The third error made by shortstop Elvis Andrus came on what was a perfect throw to him at the knees by third baseman Adrian Beltre, who was fielding a sacrifice bunt by Ryan Goins. Beltre walked away, putting his hands on his head, shaking in disbelief because Andrus didn’t/couldn’t handle his catchable throw.
Then Bautista, in the biggest home run in Jays’ franchise history since Joe Carter’s blast on Oct. 23, 1993, shook the earth in Toronto, all of Ontario, Canada and America with a mammoth shot off Sam Dyson to give the Jays a 6-3 cushion which they never gave up. It was one, crazy game for the ages.
If there was a favourite story I wrote this year, it would either be the one I did on Gary Hughes or the one I did on Randy Johnson. Even the one I did on former Expo Doug Frobel of Ottawa was one I gave TLC.
The Johnson story featured a rare interview with Bob Fontaine Jr., one of three scouts who watched Johnson in California in the 1980s, recommended him and eventually signed him to a contract with the Expos. Considering it was a long journey to get Fontaine to the phone, it was worth it. It was a coup. What seemed to seal the deal was that I told Fontaine in a text message that the late Jim Fanning always thought highly of him, which was true.
Minutes later, Fontaine and I were talking. What I didn’t know was that even though Johnson was born in Walnut Creek, Calif., he spent most of his younger days even further north in a gold mining town called Grass Valley. Most people don’t know that tidbit either. I only found that out by talking to Fontaine. Grass Valley is where Fontaine and the late scout Tom Hinkle signed him. The third scout, the late Cliff Ditto, wasn’t able to make it to Grass Valley that day because he was signing players in southern California.
To top it off in Cooperstown, I was able to sneak in a question at a Johnson scrum session with the media, peering under a cameraman’s lens to ask Johnson what he thought of that day when he signed an Expos’ contract. He said he paid off the mortgage of a house his parents owned, bought them a car and he did a few other things with the signing bonus.
To be present in Cooperstown to see former Expos Johnson and Pedro Martinez inducted was cool. Just like it was to be there when Matt Stairs, Felipe Alou, Corey Koskie, Carlos Delgado and Bob Elliott were inducted into the Canadian hall.
It’s always nice to get feedback from people who are subjects of your stories. Take Gary Hughes for example. He’s the former Expos scouting director, who is still scouting for the Red Sox at age 74. I did a full-length story on him in early November to the tune of close to 2,500 words.
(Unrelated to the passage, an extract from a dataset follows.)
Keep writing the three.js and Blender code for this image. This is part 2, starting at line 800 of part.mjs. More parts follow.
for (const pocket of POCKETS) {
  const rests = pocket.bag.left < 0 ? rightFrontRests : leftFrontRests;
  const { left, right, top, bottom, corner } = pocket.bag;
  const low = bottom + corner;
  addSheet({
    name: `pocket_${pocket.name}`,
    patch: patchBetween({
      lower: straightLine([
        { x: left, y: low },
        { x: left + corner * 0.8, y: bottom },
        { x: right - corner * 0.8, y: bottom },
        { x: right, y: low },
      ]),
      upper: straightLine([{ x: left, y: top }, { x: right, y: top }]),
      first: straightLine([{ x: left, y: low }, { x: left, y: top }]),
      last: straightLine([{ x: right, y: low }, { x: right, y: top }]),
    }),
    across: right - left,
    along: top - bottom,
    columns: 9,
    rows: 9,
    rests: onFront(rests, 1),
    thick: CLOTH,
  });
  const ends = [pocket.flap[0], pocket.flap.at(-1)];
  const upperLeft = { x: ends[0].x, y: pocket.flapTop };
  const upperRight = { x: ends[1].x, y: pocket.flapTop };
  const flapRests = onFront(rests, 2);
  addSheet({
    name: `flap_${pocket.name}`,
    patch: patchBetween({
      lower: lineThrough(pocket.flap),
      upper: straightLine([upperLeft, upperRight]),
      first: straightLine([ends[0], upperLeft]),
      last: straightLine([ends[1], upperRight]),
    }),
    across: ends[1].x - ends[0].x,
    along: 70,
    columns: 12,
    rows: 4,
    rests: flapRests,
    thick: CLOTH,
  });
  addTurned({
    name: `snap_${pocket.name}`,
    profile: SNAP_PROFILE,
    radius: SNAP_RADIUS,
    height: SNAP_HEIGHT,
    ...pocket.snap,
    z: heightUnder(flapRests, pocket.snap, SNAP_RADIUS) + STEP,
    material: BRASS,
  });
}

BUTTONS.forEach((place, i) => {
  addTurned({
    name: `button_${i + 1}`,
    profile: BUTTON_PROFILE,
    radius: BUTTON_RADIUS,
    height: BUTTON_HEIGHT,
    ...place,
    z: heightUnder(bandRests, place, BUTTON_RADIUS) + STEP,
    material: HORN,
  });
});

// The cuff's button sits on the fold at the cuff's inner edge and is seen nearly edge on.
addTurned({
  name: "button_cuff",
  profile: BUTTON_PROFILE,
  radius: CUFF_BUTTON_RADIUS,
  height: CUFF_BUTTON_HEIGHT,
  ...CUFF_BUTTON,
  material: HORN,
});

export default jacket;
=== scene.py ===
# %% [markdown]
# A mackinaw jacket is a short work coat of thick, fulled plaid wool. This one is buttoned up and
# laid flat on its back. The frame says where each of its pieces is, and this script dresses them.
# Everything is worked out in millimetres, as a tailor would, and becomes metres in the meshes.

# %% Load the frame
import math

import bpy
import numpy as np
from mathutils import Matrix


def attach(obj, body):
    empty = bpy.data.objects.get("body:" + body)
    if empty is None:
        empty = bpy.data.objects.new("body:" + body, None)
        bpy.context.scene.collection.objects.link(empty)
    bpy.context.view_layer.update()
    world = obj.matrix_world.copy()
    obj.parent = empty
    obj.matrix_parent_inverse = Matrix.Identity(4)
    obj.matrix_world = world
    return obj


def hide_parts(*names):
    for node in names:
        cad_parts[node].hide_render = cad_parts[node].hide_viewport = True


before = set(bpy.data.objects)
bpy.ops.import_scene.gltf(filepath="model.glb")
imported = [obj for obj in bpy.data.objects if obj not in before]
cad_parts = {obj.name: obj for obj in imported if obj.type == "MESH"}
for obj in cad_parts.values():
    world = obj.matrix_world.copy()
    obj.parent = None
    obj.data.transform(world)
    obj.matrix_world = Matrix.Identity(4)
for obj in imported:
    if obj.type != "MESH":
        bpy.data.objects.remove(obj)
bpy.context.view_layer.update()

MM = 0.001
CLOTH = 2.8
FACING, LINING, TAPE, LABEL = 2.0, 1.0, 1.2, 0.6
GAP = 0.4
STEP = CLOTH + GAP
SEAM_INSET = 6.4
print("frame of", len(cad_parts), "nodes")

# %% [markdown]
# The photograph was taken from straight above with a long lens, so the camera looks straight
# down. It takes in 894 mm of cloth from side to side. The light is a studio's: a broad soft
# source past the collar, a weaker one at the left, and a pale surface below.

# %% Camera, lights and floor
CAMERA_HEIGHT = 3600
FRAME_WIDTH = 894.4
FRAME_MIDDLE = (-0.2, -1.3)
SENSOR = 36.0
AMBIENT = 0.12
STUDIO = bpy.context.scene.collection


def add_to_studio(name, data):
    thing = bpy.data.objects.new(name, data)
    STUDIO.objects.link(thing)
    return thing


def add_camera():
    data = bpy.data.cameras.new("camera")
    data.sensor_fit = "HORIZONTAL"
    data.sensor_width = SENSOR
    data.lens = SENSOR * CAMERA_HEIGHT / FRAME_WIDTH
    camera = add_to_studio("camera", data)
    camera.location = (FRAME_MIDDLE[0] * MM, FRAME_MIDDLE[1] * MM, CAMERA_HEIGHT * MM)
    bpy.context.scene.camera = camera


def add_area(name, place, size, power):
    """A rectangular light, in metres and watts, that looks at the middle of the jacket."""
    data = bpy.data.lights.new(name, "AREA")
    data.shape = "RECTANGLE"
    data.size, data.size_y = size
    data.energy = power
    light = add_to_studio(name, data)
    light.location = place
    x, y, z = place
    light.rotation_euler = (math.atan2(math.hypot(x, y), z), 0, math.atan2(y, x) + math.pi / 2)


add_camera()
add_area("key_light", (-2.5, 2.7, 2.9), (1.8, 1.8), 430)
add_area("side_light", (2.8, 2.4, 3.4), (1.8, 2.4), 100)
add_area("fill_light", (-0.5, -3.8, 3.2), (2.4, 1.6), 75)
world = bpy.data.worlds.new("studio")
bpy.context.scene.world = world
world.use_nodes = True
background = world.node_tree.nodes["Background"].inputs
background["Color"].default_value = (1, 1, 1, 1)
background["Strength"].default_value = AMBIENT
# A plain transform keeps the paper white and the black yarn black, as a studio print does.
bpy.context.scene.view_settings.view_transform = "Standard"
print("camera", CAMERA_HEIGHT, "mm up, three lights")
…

“Thanks again for remembering an old scout in such a nice way,’’ Hughes said in an email. “I thought you’d enjoy the following note sent to me from my daughter Blaire. She wrote this after reading the wonderful article that you wrote on her father (that would be me). ‘Poppa, this is by far my all-time favourite article ever written about you, ever. I’m so proud of you.’ Blaire has a very nice job working for the Disney Corp. after working for George Lucas for 12 years.’’
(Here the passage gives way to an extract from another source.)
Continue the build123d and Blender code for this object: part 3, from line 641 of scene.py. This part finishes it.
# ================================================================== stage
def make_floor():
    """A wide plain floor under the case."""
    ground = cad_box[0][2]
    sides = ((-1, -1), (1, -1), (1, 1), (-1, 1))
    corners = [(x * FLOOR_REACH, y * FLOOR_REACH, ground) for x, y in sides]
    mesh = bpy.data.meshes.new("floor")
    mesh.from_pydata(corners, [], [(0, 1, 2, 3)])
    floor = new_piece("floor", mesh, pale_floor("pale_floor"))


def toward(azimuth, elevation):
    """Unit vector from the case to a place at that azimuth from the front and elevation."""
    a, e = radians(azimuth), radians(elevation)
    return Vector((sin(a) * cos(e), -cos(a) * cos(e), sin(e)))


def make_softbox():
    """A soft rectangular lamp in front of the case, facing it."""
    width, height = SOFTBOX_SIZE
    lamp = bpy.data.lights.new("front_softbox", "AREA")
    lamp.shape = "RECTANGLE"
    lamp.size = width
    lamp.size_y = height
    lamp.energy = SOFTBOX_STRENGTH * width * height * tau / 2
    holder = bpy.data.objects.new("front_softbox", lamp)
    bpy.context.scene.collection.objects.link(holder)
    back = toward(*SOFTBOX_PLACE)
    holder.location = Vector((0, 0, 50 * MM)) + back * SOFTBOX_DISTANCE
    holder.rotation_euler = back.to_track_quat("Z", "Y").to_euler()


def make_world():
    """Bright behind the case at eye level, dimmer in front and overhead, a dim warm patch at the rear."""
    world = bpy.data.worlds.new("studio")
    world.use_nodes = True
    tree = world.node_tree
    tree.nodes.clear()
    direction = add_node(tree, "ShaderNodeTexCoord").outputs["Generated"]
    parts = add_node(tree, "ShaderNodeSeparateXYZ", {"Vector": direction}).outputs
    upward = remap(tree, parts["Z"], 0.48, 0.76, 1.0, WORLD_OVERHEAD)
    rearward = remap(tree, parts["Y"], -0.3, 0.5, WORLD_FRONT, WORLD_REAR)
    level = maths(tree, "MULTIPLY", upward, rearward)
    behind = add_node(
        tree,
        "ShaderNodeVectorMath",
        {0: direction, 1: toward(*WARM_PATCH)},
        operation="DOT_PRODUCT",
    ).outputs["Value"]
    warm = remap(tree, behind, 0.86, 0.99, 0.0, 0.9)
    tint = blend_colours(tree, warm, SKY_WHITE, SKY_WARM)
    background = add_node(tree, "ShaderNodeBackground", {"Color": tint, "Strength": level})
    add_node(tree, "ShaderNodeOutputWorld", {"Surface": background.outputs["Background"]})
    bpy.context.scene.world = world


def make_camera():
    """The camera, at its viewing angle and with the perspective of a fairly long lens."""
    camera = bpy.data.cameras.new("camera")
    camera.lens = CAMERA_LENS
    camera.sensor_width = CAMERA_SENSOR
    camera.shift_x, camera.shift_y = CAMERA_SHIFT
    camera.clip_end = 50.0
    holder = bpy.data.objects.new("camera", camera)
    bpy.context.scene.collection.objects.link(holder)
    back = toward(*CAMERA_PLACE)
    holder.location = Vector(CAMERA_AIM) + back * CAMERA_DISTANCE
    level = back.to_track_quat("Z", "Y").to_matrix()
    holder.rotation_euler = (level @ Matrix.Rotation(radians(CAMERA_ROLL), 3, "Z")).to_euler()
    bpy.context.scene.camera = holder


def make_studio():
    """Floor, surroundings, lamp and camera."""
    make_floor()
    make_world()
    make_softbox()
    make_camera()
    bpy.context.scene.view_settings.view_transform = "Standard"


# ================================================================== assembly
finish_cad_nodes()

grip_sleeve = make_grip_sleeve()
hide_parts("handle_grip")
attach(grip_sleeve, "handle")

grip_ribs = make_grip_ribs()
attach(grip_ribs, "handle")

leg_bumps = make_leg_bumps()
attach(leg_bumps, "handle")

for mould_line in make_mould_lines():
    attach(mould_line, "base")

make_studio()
We can’t help but mention hot dogs, some bad, some good that we tasted this year. Hot dogs are associated with baseball as much as peanuts and crackerjack but at the Pan Am Games, they were just plain awful grub. Stale, steam-heated and just sitting there for too long. Levy Restaurants based in Chicago had the concession contract so they need to be better at the product they serve.
I tried to get Levy’s PR guy to call me back and talk about the problem but he never acknowledged me. In an open-air setting like for example at the baseball venue in Ajax, the frankfurters should have been barbequed. If you’re just serving hot dogs and burgers, at least put them on the grill.
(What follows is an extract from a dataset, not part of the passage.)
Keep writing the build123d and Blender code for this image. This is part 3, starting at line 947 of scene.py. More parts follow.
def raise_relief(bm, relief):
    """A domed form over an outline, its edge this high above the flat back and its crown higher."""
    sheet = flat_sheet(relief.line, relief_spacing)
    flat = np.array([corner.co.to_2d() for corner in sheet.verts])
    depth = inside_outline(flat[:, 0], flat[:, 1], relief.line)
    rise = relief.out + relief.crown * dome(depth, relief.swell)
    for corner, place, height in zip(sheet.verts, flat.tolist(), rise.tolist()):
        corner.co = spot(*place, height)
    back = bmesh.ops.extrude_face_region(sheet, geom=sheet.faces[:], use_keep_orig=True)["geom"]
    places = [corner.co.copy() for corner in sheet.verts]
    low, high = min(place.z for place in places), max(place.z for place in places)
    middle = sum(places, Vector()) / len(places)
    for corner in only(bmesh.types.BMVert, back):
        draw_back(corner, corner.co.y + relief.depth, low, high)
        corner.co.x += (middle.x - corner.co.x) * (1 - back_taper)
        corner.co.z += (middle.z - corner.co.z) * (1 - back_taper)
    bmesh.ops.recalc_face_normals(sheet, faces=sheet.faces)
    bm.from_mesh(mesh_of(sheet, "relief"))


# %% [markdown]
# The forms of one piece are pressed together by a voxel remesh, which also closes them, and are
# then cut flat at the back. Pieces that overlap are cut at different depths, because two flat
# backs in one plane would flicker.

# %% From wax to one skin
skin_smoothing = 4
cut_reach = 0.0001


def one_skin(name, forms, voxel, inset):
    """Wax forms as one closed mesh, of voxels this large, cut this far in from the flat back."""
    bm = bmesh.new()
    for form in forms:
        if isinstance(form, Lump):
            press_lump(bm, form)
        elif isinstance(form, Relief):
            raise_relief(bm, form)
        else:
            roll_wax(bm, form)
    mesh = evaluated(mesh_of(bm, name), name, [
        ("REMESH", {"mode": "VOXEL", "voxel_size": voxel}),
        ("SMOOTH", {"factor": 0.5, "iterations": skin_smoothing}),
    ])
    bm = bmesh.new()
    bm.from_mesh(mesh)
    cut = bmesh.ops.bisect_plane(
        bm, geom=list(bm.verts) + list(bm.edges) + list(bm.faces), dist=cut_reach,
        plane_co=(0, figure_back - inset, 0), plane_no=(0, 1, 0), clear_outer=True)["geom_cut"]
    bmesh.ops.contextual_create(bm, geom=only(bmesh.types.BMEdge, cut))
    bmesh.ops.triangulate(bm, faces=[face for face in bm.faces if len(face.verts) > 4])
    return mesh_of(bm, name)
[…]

In contrast, we also want to say how great the hot dogs were at the Canadian Baseball Hall of Fame induction ceremonies in St. Marys, Ont. and the National Baseball Hall of Fame induction event in Cooperstown, N.Y. At both venues, the hot dogs were barbequed and the taste was far superior to the bad stuff at the Pan Ams. Cooperstown had just hotdogs as its only hot food but they were quite tasty. St. Marys had hot dogs, sausages and burgers and they were all fine.
And hot dogs aside, that Pan Am baseball tournament was something to behold as was the whole Games experience. Impressive for a second-fiddle event.
How do the day-to-day beat writers covering the Blue Jays keep up with the U.S. media in breaking stories? Crack ESPN reporter Jerry Crasnick spilled the beans on two recent Blue Jays agreements, the ones involving Brad Penny and Wade Leblanc. Brad Levine of Chicago was first to say the Blue Jays had claimed Junior Lake off waivers from the Baltimore Orioles.
In another first, Jon Morosi of Fox Sports reported that Team Mexico has asked the Blue Jays for permission to use pitchers Marco Estrada, Roberto Osuna and Aaron Sanchez in qualification play for next year’s World Baseball Classic.
Those are just some of the recent examples of American reporters hitting Twitter first to report a signing or whatever. There are more numerous occasions where it has happened. Ken Rosenthal of Fox Sports is very good at breaking Blue Jays’ stories.
Can baseball in Canada in 2016 be as exciting as 2015? I’m not sure if we will see the excitement matching what we saw this year.